* **SHORT PROBLEM**:
Pick every line with "materials" from the material below.
* * * * *
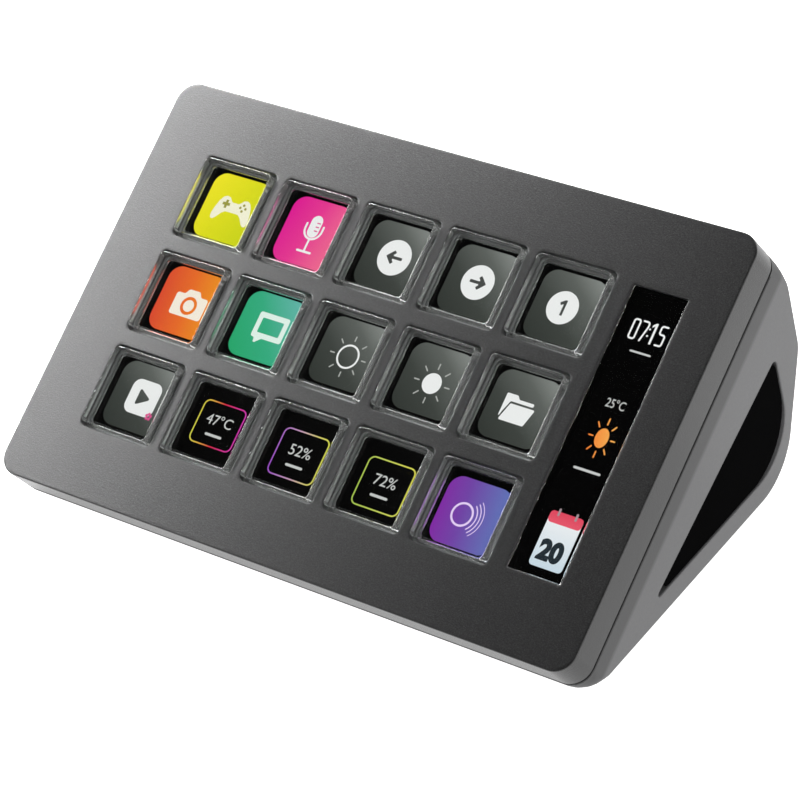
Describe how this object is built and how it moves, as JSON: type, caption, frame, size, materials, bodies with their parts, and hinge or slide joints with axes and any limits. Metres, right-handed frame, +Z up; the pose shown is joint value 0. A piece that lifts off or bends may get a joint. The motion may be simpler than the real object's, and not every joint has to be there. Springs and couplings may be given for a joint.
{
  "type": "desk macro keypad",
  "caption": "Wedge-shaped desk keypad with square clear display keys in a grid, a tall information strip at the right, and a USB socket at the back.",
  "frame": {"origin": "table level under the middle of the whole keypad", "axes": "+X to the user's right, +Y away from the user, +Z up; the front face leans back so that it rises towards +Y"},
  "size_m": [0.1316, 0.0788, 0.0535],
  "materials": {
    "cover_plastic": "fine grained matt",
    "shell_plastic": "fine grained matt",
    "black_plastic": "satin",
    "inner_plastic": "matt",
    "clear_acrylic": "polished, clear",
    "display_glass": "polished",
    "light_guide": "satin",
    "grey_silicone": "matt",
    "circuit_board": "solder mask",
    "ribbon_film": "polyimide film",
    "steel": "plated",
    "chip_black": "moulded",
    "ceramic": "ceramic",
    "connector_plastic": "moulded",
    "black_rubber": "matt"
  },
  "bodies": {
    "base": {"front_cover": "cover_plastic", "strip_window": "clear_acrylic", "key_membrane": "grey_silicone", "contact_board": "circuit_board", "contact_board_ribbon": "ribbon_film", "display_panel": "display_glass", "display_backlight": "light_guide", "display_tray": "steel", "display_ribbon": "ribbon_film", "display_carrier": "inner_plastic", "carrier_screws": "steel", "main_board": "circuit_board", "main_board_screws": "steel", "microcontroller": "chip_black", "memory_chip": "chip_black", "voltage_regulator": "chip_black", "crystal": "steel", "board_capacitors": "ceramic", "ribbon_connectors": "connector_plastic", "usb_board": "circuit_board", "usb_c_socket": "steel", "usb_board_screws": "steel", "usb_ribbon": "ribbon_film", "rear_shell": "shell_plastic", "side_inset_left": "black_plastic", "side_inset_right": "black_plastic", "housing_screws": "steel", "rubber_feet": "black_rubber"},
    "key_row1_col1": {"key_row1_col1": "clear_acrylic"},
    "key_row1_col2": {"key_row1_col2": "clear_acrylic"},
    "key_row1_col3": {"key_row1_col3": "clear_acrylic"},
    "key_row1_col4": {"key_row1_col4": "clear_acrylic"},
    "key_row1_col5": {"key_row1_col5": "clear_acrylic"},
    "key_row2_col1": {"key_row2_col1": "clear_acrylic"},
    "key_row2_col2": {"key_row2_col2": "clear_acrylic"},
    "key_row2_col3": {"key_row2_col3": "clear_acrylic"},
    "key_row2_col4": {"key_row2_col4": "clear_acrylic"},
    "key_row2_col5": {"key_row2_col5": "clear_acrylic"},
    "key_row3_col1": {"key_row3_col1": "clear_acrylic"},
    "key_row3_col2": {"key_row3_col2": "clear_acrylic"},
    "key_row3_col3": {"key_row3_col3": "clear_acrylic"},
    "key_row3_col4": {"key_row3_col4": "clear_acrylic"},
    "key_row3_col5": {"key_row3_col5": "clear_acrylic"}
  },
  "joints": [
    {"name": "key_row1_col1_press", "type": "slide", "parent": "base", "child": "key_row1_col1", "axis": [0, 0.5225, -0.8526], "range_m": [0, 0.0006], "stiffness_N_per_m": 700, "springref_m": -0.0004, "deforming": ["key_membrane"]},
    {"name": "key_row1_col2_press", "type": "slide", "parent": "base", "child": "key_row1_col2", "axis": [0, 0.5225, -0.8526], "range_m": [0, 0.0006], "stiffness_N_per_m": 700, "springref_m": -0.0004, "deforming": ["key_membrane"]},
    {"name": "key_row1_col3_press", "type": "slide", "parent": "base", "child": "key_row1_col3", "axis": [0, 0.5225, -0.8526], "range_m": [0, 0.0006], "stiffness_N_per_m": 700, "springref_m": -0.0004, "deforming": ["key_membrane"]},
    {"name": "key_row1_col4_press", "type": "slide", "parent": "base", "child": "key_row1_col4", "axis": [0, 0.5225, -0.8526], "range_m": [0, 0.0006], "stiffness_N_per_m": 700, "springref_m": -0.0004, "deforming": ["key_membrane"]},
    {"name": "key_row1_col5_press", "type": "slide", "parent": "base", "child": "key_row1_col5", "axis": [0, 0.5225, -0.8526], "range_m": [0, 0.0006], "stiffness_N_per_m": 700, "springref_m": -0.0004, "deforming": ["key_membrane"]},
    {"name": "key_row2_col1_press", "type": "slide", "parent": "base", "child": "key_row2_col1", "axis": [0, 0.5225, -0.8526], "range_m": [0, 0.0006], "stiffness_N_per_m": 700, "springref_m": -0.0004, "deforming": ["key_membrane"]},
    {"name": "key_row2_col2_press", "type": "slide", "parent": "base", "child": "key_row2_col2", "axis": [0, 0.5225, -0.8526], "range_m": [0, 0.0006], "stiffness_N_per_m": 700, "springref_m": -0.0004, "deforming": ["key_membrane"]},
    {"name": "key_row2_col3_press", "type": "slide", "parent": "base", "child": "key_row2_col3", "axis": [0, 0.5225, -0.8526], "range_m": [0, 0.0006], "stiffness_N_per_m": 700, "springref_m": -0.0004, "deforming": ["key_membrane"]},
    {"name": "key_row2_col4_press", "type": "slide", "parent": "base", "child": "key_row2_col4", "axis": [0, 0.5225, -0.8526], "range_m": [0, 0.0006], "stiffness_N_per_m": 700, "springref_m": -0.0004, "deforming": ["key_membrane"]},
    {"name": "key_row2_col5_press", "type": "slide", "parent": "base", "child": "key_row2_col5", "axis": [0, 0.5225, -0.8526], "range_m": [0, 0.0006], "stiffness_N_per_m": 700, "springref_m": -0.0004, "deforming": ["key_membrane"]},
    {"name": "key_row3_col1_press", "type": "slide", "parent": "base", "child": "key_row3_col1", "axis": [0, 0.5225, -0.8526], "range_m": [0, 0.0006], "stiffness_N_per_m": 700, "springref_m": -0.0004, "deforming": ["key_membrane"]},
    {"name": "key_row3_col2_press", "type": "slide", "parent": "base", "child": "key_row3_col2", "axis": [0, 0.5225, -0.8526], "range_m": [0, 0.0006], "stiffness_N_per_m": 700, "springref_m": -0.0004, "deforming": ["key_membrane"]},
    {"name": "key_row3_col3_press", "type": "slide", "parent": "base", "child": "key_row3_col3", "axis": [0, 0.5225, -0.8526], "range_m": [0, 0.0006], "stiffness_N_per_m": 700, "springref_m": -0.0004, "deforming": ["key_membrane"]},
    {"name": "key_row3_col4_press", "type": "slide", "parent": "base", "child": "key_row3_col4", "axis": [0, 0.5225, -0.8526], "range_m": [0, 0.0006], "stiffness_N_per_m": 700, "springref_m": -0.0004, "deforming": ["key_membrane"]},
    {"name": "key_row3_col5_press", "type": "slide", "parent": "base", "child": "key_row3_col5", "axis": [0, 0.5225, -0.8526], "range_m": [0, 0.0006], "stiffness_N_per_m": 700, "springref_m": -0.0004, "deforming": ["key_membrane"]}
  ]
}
* * * * *
* **COMPLETE OUTPUT**:
Describe how this object is built and how it moves, as JSON: type, caption, frame, size, materials, bodies with their parts, and hinge or slide joints with axes and any limits. Metres, right-handed frame, +Z up; the pose shown is joint value 0. A piece that lifts off or bends may get a joint. The motion may be simpler than the real object's, and not every joint has to be there. Springs and couplings may be given for a joint.
  "materials": {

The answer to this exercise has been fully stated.